Sure it sounds like a cool idea at the time, the Cell optimized SETI At Home demo around the PS3 launch ripped through work units far more quickly than any Intel system.
I wonder what became of the cluster once it was decommissioned? Military surplus PS3s anyone?
If you make a beefy processor that works like a microcontroller - reading and writing everything from SRAM, and making all main memory DMA explicit - you get all the speed a fraction of the logic budget.
If you look at a modern CPU pipeline, it's 20ish stages, with most of them about handling the aforementioned complexities, with fetch-decode-execute taking up at most like 6 of them.
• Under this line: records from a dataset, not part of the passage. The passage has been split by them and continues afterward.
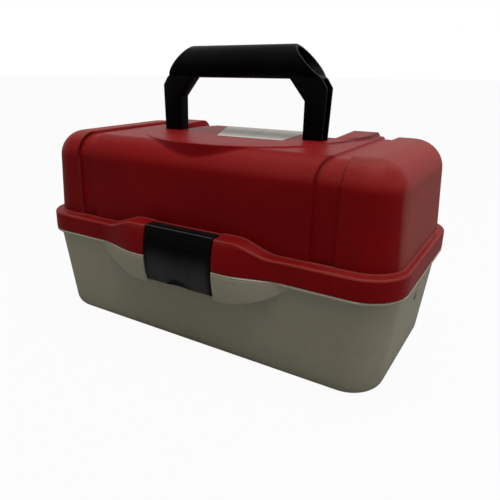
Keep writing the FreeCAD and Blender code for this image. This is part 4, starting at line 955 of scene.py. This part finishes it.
def flat_cap(end, main):
    """One flat face between the end's top row and the main grid's last column."""
    inner = np.abs(main[1][:, -1]) < FLAT_HALF_Y - TINY
    x, y = (np.concatenate([a[-1], b[:, -1][inner][::-1]]) for a, b in zip(end[:2], main[:2]))
    return np.stack([x, y, np.full_like(x, end[2][-1, 0])], -1), [list(range(len(x)))]


def lid_dome(settings):
    """The domed skin and its inner face, closed along their feet."""
    grid = lid_grid()
    outer, inner = lid_outside(*grid, settings), lid_inside(*grid, settings)
    outer_end, inner_end = lid_end(0.0), lid_end(LID_WALL)
    parts = [surface(*outer), surface(*inner)]
    parts += [rim([a[row] for a in outer], [a[row] for a in inner]) for row in (0, -1)]
    right = [surface(*outer_end), surface(*inner_end), flat_cap(outer_end, outer),
             flat_cap(inner_end, inner), rim([a[0] for a in outer_end], [a[0] for a in inner_end])]
    return parts + right + [mirrored(part) for part in right]


def lid_lip(settings):
    """The lip as one ring: its section is an angle, upright outside and a ledge in to the dome. At the
    front it swells to the bulge by S(x)(barrel - lip) and rises by T(x), and inside the latch's pocket it
    stays plain."""
    ring = Ring(bulge_stations(), np.linspace(-45.0, 45.0, 7), 15)
    open_front = ring.side > POCKET_X
    swell = np.where(open_front, fade(ring.side, BULGE_END_X, BULGE_FLAT_X), 0.0)
    lift = np.where(open_front, fade(ring.side, SHOULDER_END_X, SHOULDER_FLAT_X), 0.0)
    top = LIP_TOP + (SHOULDER_TOP - LIP_TOP) * lift
    plain, crisp = settings.lip_round / MM, settings.shoulder_round / MM
    radius = plain + (crisp - plain) * np.maximum(lift, swell * 0.6)
    dome = (DOME_FOOT_HALF_X, DOME_HALF_Y, DOME_CORNER)

    def outside(z, inset):
        """A row of the lip at height z, moved inwards by inset from its outer face."""
        return ring.row(LIP, z, swell * (-LIP[1] - barrel_y(z)) - inset)

    rows = [outside(LIP_BOTTOM, LID_WALL), outside(LIP_BOTTOM, 0.5), outside(LIP_BOTTOM + 0.15, 0.14)]
    upright = top - radius - LIP_BOTTOM - 0.5
    rows += [outside(LIP_BOTTOM + 0.5 + upright * share, 0.0) for share in np.linspace(0.0, 1.0, 12)]
    for turn in quarter(8)[1:]:
        rows.append(outside(top - radius * (1.0 - math.sin(turn)), radius * (1.0 - math.cos(turn))))
    rows.append(outside(top, radius + 0.4))
    ledge = ((2.1, 0.0), (1.6, 0.0), (0.8, 0.12), (0.35, 0.4), (0.1, 0.9), (-0.3, 1.1))
    rows += [ring.row(dome, top + rise, out) for out, rise in ledge]
    rows += [ring.row(dome, top - LID_WALL, out) for out in (-0.3, 0.4)]
    rows += [outside(top - LID_WALL + (LIP_BOTTOM - top + LID_WALL) * share, LID_WALL)
             for share in np.linspace(0.0, 1.0, 5)]
    return shell(rows, closed=True)


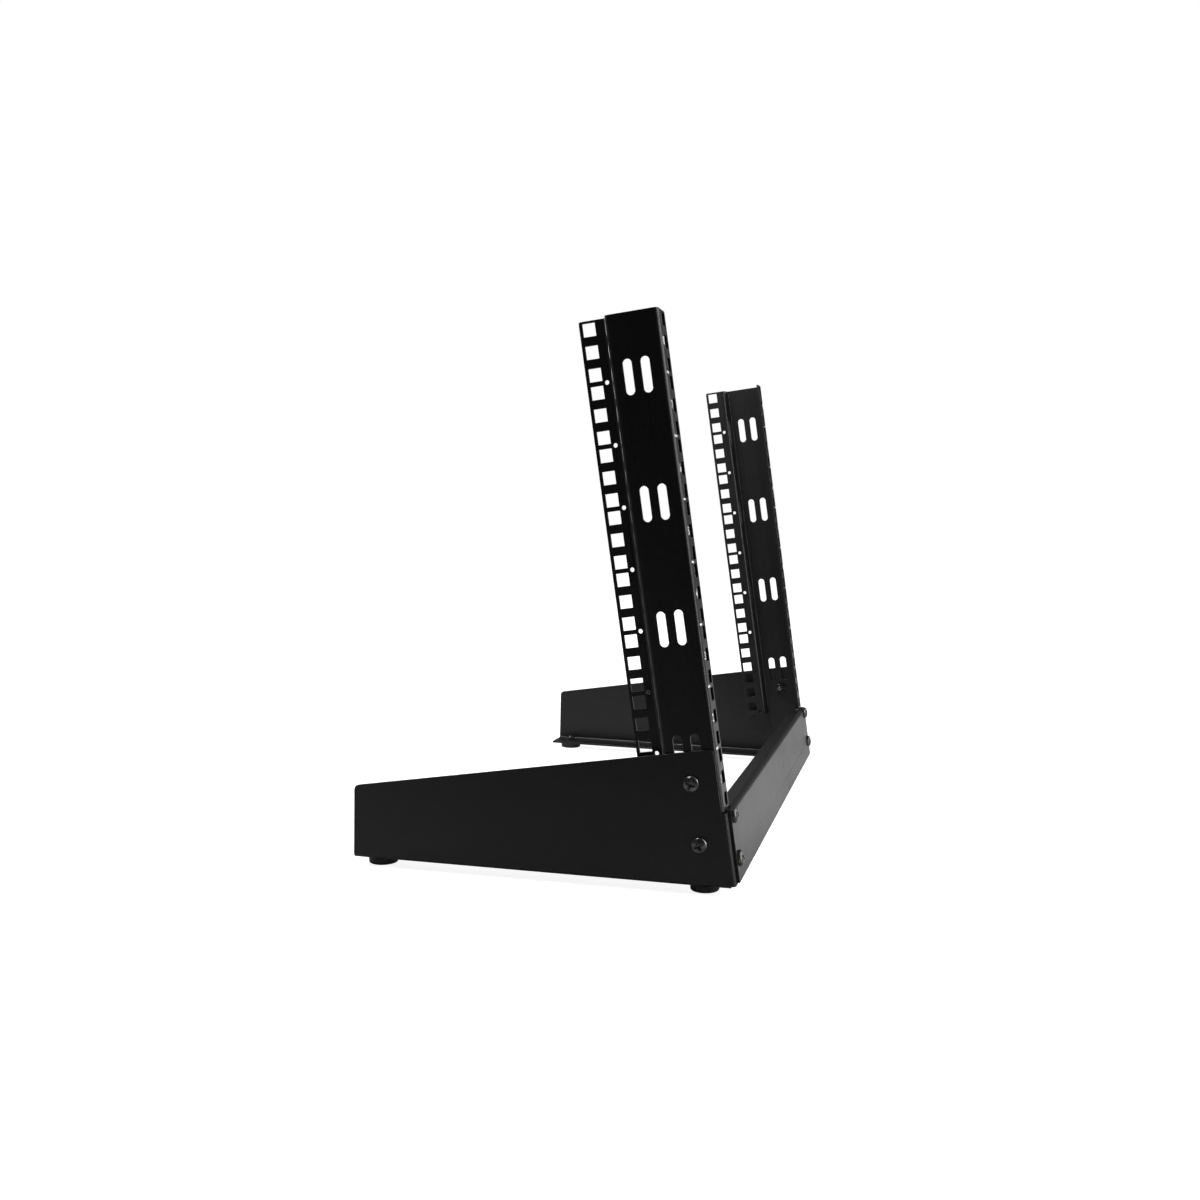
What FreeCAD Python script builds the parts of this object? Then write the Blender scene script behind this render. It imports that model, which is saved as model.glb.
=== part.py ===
import FreeCAD, Part
import math
import os
from FreeCAD import Placement, Rotation, Vector

# Two post open frame rack for a desk or shelf: two folded sheet posts that lean back on side brackets,
# tied by a cross panel. X is the width, the front faces -Y, +Z is up, and the feet stand on Z = 0.
# Each post is drawn upright: "across" runs from the middle plane outwards, "depth" from the square
# hole line of its rear strip towards the front, and "drop" from its top edge downwards.

# Rack grid, as on any 19 inch rack
rack_unit = 44.45
unit_count = 8
hole_offsets = (6.35, 22.225, 38.1)
rail_hole_spacing = 465.1
rail_opening = 450.0
square_hole = 9.5

# Sheet metal
post_sheet = 2.0
bracket_sheet = 2.0
panel_sheet = 2.0
bend_radius = 1.5
panel_bend_radius = 2.0
fold_stub = 0.01
seat_gap = 0.02

# Posts
lean_angle = 9.45
strip_inset = 9.4
strip_from_hole_line = 3.6
strip_rear_margin = 7.0
joggle_depth = 14.0
joggle_run = 2.8
front_depth = 53.1
top_margin = 0.0
post_corner = 1.6
strip_end_margin = 4.0
flange_end_margin = 0.8
tail_units = 1
tail_setback = 2.1
index_hole = 3.3
index_hole_depth = 7.8
slot_width = 6.7
slot_length = 25.4
slot_depths = (26.3, 39.2)
slot_pitch_units = 2
tie_hole_depth = 32.7
tie_hole_pitch = rack_unit

# Base brackets
bracket_length = 291.0
bracket_front_height = 102.0
bracket_top_drop = 310.5
bracket_corner = 4.0
bracket_flange = 28.0
flange_gap = 1.0
flange_lift = 1.8

# Cross panel
panel_height = 52.7
panel_edge_margin = 8.75
panel_bottom_gap = 2.9
panel_lip = 14.4
panel_lip_side_gap = 0.7
panel_relief = 1.5
panel_hole_drops = (6.35, 38.1)

# Feet
foot_top_diameter = 21.8
foot_base_diameter = 21.2
foot_height = 5.7
foot_stud_length = 6.5
front_foot_inset = 25.3
rear_foot_inset = 17.3

# Screws and nuts: M6 for the frame, M4 for the feet
frame_thread = 6.0
frame_clearance = 6.6
frame_head = 12.0
frame_head_crown = 9.6
frame_head_height = 3.5
frame_nut_flats = 10.0
frame_nut_height = 4.8
frame_screw_length = 12.0
foot_thread = 4.0
foot_nut_flats = 7.0
foot_nut_height = 3.0
thread_gap = 0.05

# Flats that stand for the round of small turned pieces
shank_sides = 16
head_sides = 24
foot_sides = 32

# Places that follow from the sizes above
rail_hole_x = rail_hole_spacing / 2
strip_x = rail_hole_x + strip_from_hole_line
web_x = strip_x + strip_inset
web_outside = web_x + post_sheet / 2
web_inside = web_x - post_sheet / 2
bracket_inside = web_outside + seat_gap
bracket_outside = bracket_inside + bracket_sheet
foot_x = bracket_outside - bracket_flange / 2
flange_line = front_depth - post_sheet / 2
outer_bend = bend_radius + bracket_sheet
bracket_front = front_depth + bracket_sheet
bend_line = bracket_front - outer_bend
panel_back = bracket_front + seat_gap
panel_front = panel_back + panel_sheet
panel_width = rail_hole_spacing + 2 * panel_edge_margin
grid_height = rack_unit * unit_count
post_length = grid_height + rack_unit * tail_units
flange_end = grid_height + flange_end_margin
bracket_flange_top = flange_end + flange_gap
corner_drop = bracket_top_drop + bracket_front_height
panel_bottom = corner_drop - panel_bottom_gap
lip_top = panel_bottom - panel_height
lip_bend_end = lip_top + panel_bend_radius + panel_sheet
lip_half = rail_opening / 2 - panel_lip_side_gap
lean = math.radians(lean_angle)
sine = math.sin(lean)
cosine = math.cos(lean)


def row_point(depth, drop):
    """Y and Z of a post place before the rack is set on its feet: a turn by the lean angle."""
    return -(depth * cosine + drop * sine), depth * sine - drop * cosine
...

In MCUs (and SPEs) it's basically all there is.
Unfortunately they never did figure out how to write programs for such a curiosity in an accessible manner.
I'm curious if it's worth taking another crack at this architecture, this time with better tooling.
You might as well be talking about magic when it comes to quantum computing and me, I have no idea if that new openssh standard really does protect against a quantum computer trying to break it.
1. https://www.techradar.com/news/ibm-claims-to-have-mapped-out...
I bet 1,760 chickens cost roughly 5-10% of the cost of a Clydesdale, but I know which one I'd prefer to pull a cart.
I remember in college we had a lab full of PS3s because they were cheap and powerful and there was a course you could take to learn to develop on them. The lab later expanded after a big donation from nvidia of high end gaming machines to teach students CUDA.
The courses sucked though, because everyone would take them just to get access to the labs.
The PS3 could be used as a computer, this allowed sony to pay less taxes in the EU. Since it is such a closed platform the "install other OS" feature could be disable remotely by the vendor automatically and, I think, without any user intervention. When it became economically "better" for sony, they disable the feature.
These are good examples of the problems with such closed systems.
To be fair, he could have been more upfront about it. Some marketing managers would have shown that at E3.